Set exercise:
In the material below, the lines containing the word "This" are required; copy each of them.

Data rows:
☆ ☆ ☆ ☆ ☆
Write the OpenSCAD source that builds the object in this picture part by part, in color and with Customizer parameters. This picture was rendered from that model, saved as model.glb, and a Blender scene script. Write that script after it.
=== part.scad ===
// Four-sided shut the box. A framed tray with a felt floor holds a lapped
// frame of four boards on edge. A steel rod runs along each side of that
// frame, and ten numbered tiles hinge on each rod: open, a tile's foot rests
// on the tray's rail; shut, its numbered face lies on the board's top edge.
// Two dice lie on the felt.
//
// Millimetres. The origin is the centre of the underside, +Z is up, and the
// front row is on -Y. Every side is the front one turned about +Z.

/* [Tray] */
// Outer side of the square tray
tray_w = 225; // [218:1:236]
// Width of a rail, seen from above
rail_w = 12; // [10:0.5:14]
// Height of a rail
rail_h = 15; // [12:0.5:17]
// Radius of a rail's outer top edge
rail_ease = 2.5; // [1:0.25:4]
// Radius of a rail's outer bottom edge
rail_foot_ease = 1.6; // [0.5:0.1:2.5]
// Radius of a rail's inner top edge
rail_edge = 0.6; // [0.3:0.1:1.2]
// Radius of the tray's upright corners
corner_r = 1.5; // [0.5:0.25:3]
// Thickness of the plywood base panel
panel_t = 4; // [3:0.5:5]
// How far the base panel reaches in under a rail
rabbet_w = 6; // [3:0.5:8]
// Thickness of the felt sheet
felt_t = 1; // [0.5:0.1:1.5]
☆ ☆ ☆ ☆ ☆
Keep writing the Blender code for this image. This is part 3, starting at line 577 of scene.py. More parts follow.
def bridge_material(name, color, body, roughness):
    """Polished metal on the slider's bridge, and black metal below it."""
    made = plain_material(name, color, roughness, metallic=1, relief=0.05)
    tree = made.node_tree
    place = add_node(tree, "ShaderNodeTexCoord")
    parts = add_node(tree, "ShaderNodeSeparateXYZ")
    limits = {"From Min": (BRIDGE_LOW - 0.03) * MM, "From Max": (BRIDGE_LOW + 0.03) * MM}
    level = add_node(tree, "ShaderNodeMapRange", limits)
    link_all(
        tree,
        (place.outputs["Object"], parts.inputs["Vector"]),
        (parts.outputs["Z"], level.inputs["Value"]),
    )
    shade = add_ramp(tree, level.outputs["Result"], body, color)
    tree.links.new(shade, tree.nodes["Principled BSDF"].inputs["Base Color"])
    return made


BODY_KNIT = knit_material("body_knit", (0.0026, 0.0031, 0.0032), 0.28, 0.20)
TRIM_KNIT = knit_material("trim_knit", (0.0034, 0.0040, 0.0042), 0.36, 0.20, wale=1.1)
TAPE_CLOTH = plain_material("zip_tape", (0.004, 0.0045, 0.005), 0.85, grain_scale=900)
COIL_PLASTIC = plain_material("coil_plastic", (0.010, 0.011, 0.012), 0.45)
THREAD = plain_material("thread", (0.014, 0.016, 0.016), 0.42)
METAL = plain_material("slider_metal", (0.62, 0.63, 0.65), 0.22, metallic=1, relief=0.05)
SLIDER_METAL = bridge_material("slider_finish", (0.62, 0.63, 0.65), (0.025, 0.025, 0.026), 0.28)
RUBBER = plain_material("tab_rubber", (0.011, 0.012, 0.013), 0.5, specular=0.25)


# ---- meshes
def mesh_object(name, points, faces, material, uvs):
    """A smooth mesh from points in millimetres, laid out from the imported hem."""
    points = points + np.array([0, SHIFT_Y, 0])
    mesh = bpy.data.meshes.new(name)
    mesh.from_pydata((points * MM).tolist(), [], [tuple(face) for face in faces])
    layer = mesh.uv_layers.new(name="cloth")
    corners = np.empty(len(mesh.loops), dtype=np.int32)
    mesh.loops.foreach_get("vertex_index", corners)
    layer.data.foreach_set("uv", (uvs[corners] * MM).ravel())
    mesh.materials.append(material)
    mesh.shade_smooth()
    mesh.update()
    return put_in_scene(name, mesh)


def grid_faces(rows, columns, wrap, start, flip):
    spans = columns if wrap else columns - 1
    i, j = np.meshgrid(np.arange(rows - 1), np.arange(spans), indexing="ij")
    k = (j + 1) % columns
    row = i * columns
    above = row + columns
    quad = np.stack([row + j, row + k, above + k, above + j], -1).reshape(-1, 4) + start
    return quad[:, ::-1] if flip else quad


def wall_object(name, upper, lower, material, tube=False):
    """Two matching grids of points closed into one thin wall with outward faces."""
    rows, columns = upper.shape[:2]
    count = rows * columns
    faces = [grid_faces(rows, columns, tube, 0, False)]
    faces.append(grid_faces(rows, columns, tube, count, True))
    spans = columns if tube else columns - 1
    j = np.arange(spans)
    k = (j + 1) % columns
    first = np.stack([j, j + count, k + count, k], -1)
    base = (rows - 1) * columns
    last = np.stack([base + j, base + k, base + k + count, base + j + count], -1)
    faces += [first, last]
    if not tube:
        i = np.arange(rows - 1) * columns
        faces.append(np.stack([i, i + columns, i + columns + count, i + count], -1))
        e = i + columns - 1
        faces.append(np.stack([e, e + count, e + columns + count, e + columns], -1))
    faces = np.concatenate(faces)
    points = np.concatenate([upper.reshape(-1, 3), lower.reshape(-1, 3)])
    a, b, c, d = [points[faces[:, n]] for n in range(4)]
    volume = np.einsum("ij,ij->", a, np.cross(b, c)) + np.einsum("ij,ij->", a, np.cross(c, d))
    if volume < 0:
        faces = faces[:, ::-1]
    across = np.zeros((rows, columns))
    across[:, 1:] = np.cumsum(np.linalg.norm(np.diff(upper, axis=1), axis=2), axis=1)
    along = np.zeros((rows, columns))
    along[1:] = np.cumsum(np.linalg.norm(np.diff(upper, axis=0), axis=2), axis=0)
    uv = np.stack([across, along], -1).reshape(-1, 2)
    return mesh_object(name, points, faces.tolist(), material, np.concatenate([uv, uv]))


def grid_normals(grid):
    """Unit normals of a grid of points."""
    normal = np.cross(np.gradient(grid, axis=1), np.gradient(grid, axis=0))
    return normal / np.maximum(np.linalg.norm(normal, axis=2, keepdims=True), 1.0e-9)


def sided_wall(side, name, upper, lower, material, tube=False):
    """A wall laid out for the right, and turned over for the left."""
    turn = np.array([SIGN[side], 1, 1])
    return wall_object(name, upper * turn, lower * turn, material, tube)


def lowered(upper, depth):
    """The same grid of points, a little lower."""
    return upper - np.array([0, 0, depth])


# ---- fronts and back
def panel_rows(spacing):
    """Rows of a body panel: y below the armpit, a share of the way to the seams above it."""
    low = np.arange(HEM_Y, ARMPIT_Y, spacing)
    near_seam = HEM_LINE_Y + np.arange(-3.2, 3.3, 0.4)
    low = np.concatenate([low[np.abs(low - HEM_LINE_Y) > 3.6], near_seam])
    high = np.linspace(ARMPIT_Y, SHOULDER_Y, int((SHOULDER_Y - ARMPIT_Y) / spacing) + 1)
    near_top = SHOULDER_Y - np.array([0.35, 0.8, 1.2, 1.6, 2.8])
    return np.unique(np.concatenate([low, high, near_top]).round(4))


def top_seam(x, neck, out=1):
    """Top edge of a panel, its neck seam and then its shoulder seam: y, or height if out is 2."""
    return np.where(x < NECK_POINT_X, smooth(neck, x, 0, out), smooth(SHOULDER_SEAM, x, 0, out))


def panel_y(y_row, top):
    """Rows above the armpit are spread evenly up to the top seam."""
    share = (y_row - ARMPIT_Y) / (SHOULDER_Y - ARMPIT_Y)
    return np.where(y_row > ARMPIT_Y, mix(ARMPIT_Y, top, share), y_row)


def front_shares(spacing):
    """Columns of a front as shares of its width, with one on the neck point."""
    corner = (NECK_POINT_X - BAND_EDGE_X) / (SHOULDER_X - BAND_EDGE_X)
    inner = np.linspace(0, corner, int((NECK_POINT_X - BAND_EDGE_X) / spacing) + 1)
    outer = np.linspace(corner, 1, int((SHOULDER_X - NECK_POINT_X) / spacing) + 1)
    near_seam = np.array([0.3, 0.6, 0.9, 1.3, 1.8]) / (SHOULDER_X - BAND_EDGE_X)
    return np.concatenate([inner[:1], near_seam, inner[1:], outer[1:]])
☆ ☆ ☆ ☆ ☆
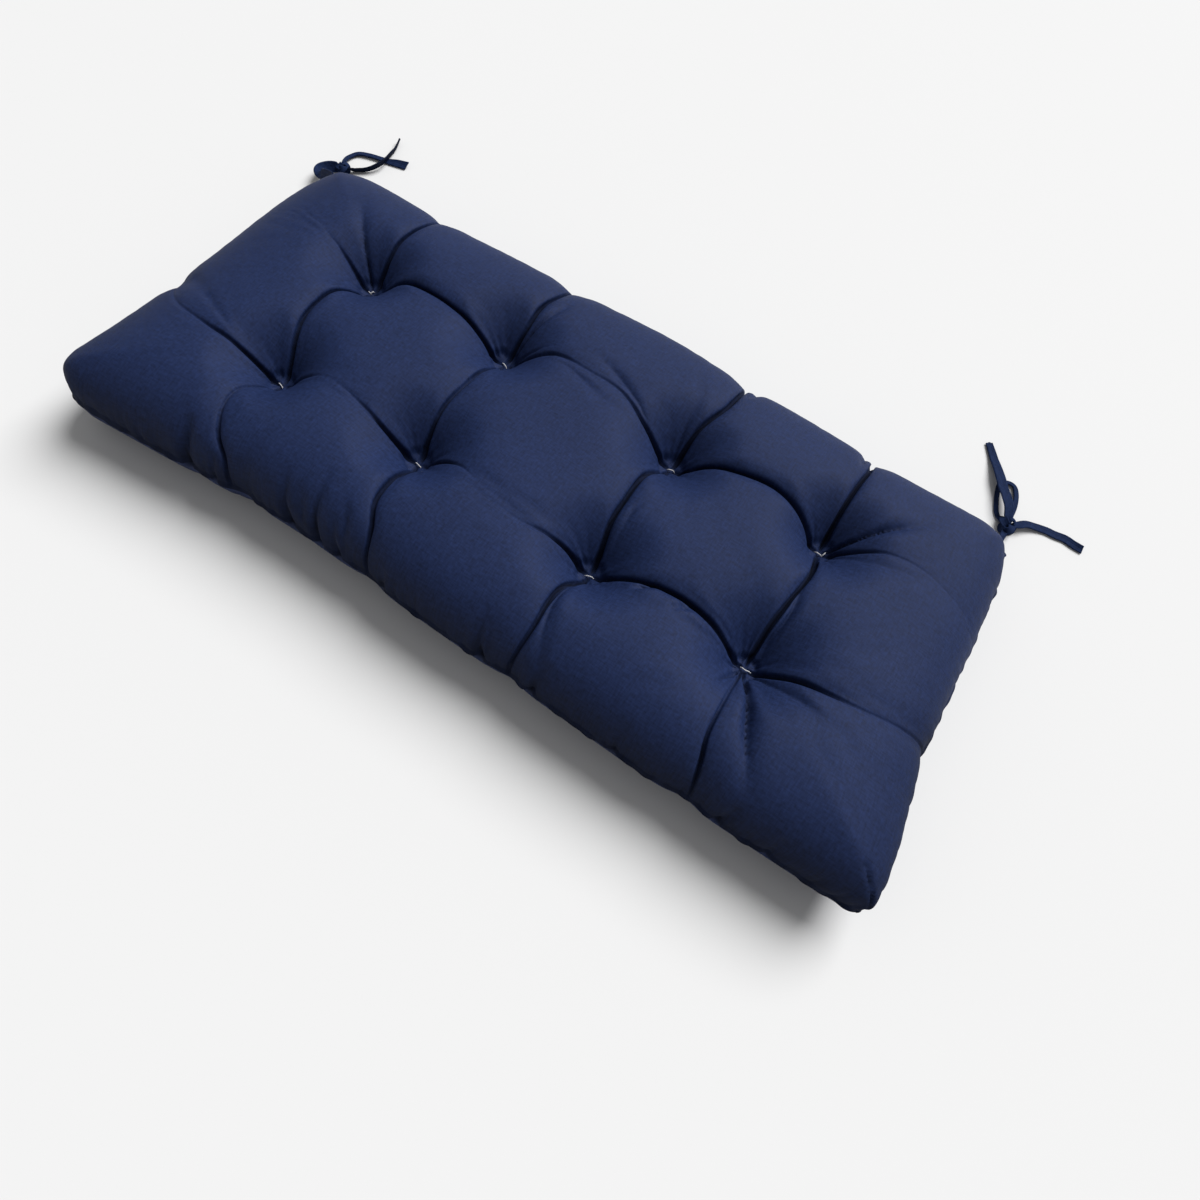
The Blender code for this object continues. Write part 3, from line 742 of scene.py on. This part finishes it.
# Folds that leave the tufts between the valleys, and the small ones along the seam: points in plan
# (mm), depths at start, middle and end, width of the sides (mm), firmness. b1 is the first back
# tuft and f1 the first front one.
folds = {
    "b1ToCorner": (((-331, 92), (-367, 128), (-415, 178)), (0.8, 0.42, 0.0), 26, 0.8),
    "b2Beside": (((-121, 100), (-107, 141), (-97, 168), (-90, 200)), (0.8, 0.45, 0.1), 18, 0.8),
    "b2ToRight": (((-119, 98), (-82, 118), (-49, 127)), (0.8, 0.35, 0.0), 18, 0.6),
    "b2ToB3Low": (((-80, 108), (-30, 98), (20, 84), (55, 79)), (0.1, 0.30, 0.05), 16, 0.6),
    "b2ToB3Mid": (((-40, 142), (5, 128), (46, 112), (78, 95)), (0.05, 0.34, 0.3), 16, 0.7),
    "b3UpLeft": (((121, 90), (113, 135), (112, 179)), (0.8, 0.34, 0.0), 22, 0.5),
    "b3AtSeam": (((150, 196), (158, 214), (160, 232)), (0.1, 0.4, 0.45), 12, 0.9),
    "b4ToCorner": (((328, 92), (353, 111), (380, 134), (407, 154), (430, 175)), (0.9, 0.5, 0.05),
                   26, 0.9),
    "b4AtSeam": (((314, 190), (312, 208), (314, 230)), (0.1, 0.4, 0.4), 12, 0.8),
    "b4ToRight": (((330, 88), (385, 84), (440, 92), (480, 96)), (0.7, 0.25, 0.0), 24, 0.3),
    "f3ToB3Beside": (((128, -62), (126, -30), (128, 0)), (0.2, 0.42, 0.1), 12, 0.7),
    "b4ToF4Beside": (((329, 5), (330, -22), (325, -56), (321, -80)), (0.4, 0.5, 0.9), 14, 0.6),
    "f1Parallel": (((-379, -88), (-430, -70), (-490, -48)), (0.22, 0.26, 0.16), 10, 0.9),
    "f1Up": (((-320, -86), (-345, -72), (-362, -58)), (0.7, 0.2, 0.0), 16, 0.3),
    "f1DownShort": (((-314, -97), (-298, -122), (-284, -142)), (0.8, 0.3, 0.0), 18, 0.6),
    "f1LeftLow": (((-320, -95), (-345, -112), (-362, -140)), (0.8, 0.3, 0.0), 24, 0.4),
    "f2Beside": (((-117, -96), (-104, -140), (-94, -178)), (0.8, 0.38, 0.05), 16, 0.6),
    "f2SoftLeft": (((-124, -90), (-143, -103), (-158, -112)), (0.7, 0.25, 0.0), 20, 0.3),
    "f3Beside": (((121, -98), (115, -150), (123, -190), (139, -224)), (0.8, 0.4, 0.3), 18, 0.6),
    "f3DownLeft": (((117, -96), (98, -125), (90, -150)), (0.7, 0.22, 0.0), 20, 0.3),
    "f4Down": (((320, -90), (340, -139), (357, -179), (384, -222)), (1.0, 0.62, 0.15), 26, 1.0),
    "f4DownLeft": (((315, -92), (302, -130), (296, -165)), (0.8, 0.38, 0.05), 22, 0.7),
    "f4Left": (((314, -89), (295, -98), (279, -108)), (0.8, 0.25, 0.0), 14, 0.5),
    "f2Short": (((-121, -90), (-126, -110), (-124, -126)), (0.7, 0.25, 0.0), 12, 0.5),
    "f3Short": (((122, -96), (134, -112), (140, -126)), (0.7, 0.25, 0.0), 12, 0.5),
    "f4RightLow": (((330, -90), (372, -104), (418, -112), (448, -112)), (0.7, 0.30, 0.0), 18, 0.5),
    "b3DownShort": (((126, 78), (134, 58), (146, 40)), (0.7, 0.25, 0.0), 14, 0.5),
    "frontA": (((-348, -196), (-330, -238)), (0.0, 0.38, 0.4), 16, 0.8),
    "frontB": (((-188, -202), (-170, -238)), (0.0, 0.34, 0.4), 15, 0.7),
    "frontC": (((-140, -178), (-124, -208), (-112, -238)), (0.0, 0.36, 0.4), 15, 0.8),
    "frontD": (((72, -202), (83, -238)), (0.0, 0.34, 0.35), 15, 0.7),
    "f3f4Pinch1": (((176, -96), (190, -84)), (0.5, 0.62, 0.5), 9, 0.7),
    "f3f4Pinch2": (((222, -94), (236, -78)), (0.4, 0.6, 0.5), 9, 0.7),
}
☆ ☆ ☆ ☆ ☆
Answer to the task:
Write the OpenSCAD source that builds the object in this picture part by part, in color and with Customizer parameters. This picture was rendered from that model, saved as model.glb, and a Blender scene script. Write that script after it.
Keep writing the Blender code for this image. This is part 3, starting at line 577 of scene.py. More parts follow.
The Blender code for this object continues. Write part 3, from line 742 of scene.py on. This part finishes it.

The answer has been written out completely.